„Ungleiches ungleich behandeln“ so lautet die zugespitzte gewerkschaftliche Forderung nach einem schulscharfen Sozialindex. Ziel dieses Instruments ist, dass besonders herausgeforderte Schulen mehr materielle und personelle Ressourcen zugewiesen bekommen, um ihre Arbeit angesichts unterschiedlicher Herausforderungen bestmöglich zu unterstützen. Damit kann ein schulscharfer Sozialindex, der im Haushalt auch mit entsprechenden Stellen hinterlegt ist, einen wichtigen Beitrag zur Bekämpfung von Bildungsungleichheit leisten.
Nicht alle Belastungsfaktoren werden berücksichtigt
Der schulscharfe Sozialindex wurde federführend von Prof. Jörg-Peter Schräpler von der Ruhr-Universität Bochum und dem Landesinstitut QUA-LiS weiterentwickelt. Dabei werden die Schulen in neun Stufen eingeteilt werden, wobei die Kategorie neun die größte Herausforderung bedeutet. Berücksichtigt werden dabei die Quote der Schüler*innen, deren Familien Sozialhilfe beanspruchen, sowie der Anteil der Schüler*innen, in deren Familien nicht Deutsch gesprochen wird und der Anteil der Schüler*innen, die aus dem Ausland zugezogen sind. Auch der Anteil an Kinder mit den sonderpädagogischen Förderschwerpunkten Lernen, Emotionale und Soziale Entwicklung oder Sprache wird einbezogen. Daraus ergibt sich ein komplexer Index, der viele mögliche Belastungsfaktoren der Schulen berücksichtigt. Das ergibt angesichts der vielfältigen und zum Teil sehr unterschiedlichen Herausforderungen einzelner Schulen durchaus Sinn. Das hatte die GEW NRW noch Anfang dieses Jahres gefordert – schön, dass diese Forderung direkt aufgegriffen wurde. Die Verteilung von Ressourcen hat direkten Einfluss auf die Arbeitsbedingungen an jeder Schule. Bessere Arbeitsbedingungen der Lehrkräfte haben einen maßgeblichen Einfluss auf die Lernbedingungen der Schüler*innen. Deshalb wäre es aus Sicht der GEW NRW sinnvoll gewesen auch solche Belastungsfaktoren zu berücksichtigen, die die konkrete Arbeitssituation in der Schule beeinflussen: etwa den Krankenstand, die Teil- und Vollzeitrelation und die Stellenbesetzung.
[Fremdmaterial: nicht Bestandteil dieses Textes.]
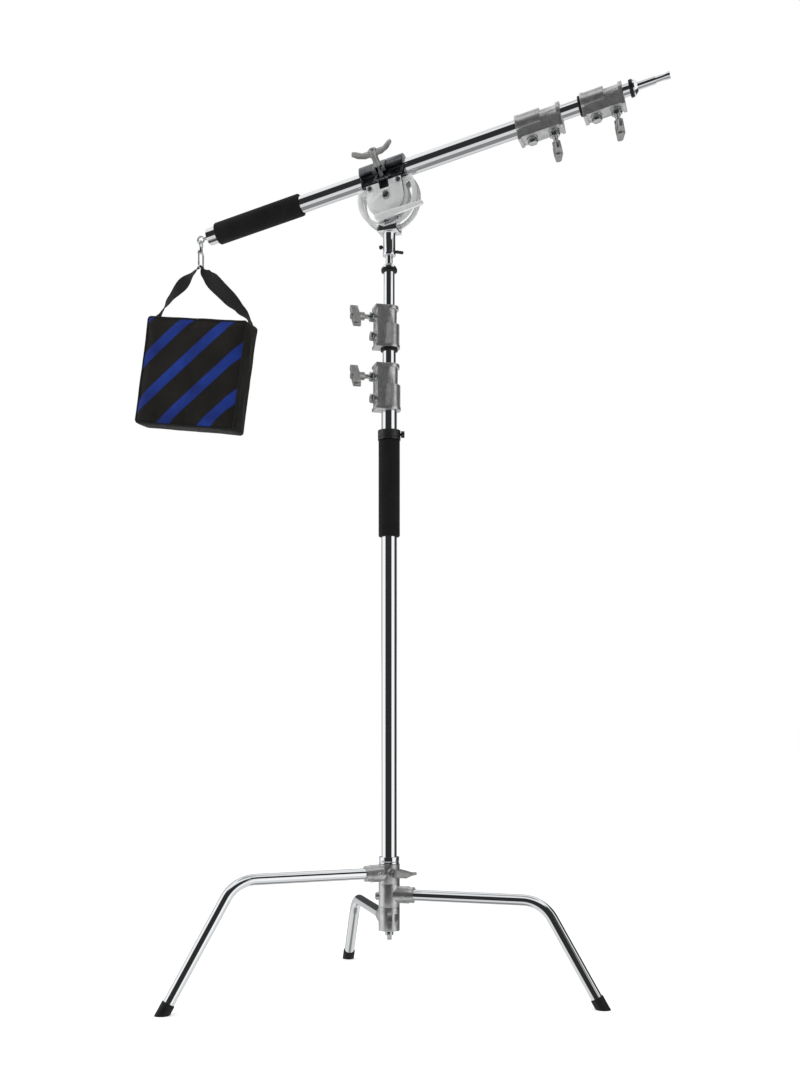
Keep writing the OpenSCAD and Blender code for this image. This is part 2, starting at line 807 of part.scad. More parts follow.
module boom_collar_fasteners() { on_boom_collar(collar_1_x) collar_fasteners(boom_r, knob_1_at, bolt_1_at); }
module boom_collar_knob() { on_boom_collar(collar_1_x) collar_knob(boom_middle_r, knob_1_at, boom_knob_spin); }

module boom_middle_tube() {
    color("silver") on_boom() translate([middle_tail_x, 0, 0]) along_x() {
        tube(boom_middle_r, boom_middle_bore, collar_2_x + collar_2_step - middle_tail_x);
        tube(boom_bore - slide_play, boom_middle_r - 0.1, 14);
    }
}

module boom_tip_collar() {
    on_boom_collar(collar_2_x) collar(collar_2_h, collar_2_step, boom_middle_r, boom_tip_r, 24, 17.6,
        knob_2_at, bolt_2_at);
}

module boom_tip_collar_fasteners() {
    on_boom_collar(collar_2_x) collar_fasteners(boom_middle_r, knob_2_at, bolt_2_at);
}

module boom_tip_collar_knob() { on_boom_collar(collar_2_x) collar_knob(boom_tip_r, knob_2_at, boom_knob_spin); }

module boom_bumper() {
    color("#121212") on_boom_collar(collar_2_x - 6) tube(21, boom_middle_r, 6);
}

module boom_tip_tube() {
    color("silver") on_boom() translate([tip_tail_x, 0, 0]) along_x() {
        tube(boom_tip_r, boom_tip_r - column_wall, tip_end_x - tip_tail_x);
        tube(boom_middle_bore - slide_play, boom_tip_r - 0.1, 14);
    }
}

// The boom's spigot has a neck and a flared end that a 16 mm socket still passes over
module boom_spigot() {
    neck_r = 6.2;
    end_r = 7.6;
    color("#d2d2d0") on_boom() translate([tip_end_x, 0, 0]) along_x() {
        spigot(boom_tip_r - column_wall, 9, washer_h + spigot_l);
        translate([0, 0, washer_h + spigot_l]) {
            cylinder(r = neck_r, h = 30);
            translate([0, 0, 16]) cylinder(r1 = neck_r, r2 = end_r, h = 10);
            translate([0, 0, 26]) cylinder(r = end_r, h = 4);
        }
    }
}

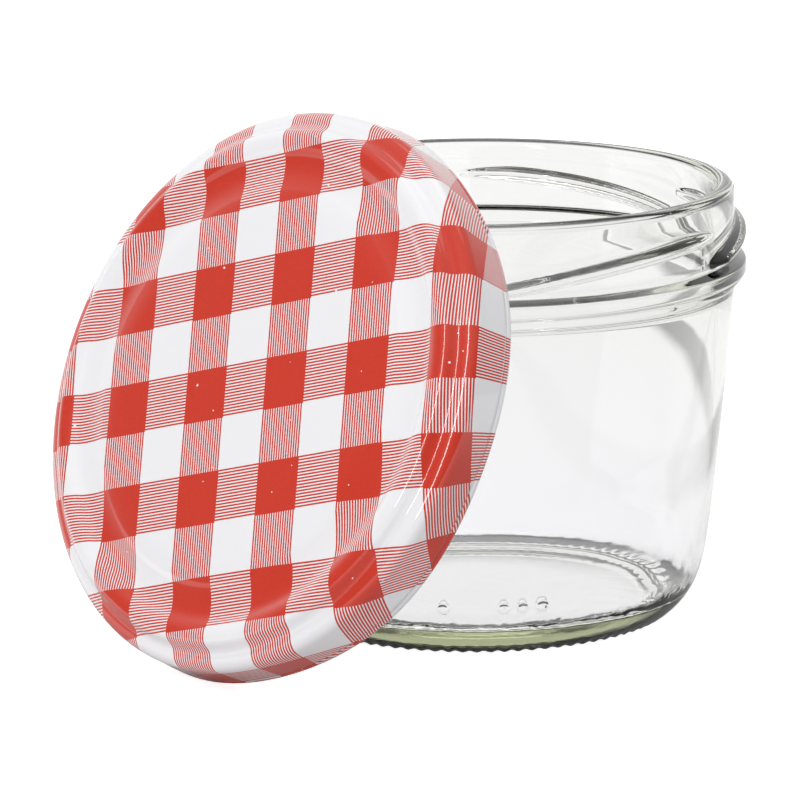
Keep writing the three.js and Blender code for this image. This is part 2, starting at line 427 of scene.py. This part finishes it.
def threadHeight(tree, sizes, angle, height):
    # Six lugs that climb round the neck, each with thinned ends
    pitch = calc(tree, "DIVIDE", 360.0, sizes["Lug Count"])
    turned = calc(tree, "FLOORED_MODULO", calc(tree, "SUBTRACT", angle, sizes["Lug Start"]), pitch)
    along = calc(tree, "DIVIDE", turned, sizes["Lug Sweep"])
    lowEnd = smoothStep(tree, along, -0.04, 0.07)
    highEnd = smoothStep(tree, inverted(tree, along), -0.06, 0.24)
    ends = calc(tree, "POWER", product(tree, lowEnd, highEnd), 0.7)
    left = calc(tree, "SUBTRACT", 1.0, along, clamp=True)
    climbed = inverted(tree, calc(tree, "POWER", left, sizes["Lug Curve"]))
    middle = calc(tree, "MULTIPLY_ADD", sizes["Lug Rise"], climbed, sizes["Lug Low"])
    off = calc(tree, "SUBTRACT", height, middle)
    thinned = calc(tree, "MULTIPLY_ADD", ends, 0.6, 0.4)
    above = calc(tree, "DIVIDE", off, product(tree, sizes["Lug Upper Flank"], thinned))
    below = calc(tree, "DIVIDE", off, product(tree, sizes["Lug Lower Flank"], thinned))
    across = calc(tree, "MAXIMUM", above, product(tree, below, -1.0))
    ridge = inverted(tree, smoothStep(tree, across, 0.15, 1.0))
    aboveBead = smoothStep(tree, height, jar["neckBottom"] - 0.9, jar["neckBottom"])
    return product(tree, ridge, ends, aboveBead, sizes["Lug Height"])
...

Die offene Frage der Verteilung
Offen bleibt jedoch nach wie vor die Frage der Verteilung. Zwar kündigt der Staatssekretär an, dass zukünftig Stellen für schulische Zusatzbedarfe nach dem Sozialindex verteilt werden sollen und zugleich keine „Verteilungskonkurrenz“ entstehen soll, indem manchen Schulen etwa Lehrkräfte weggenommen werden. Unklar ist, wie zusätzliche Stellen besetzt werden sollen. So hatte Schräpler in einem Interview mit der Bildungsgewerkschaft darauf hingewiesen, dass der Sozialindex den Lehrkräftemangel nicht beseitigen könne. Die unbeantwortete Frage lautet also: Wie soll etwas verteilt werden, das gar nicht ausreichend vorhanden ist? Es wird deutlich, dass der Sozialindex nicht nur ausreichend finanziell abgesichert sein muss, sondern dass die Landesregierung dafür sorgen muss, zusätzliche Lehrkräfte zu gewinnen. Dafür könnte es sinnvoll sein, den Seiteneinstieg weiterzuentwickeln und zumindest zeitlich begrenzt einen berufsbegleitenden Erwerb des Lehramtes bzw. eines Faches zu ermöglichen. Dauerhaft müsste dem Lehrkräftemangel mit einer Attrakitivätssteigerung begegnet werden. Dazu zählt ganz zentral, dass die verfassungswidrige Besoldungsstruktur endlich angegangen wird und A13z für alle Lehrkräfte im Einstiegsamt umgesetzt wird. Hier ist die Landesregierung seit 2017 im Wort.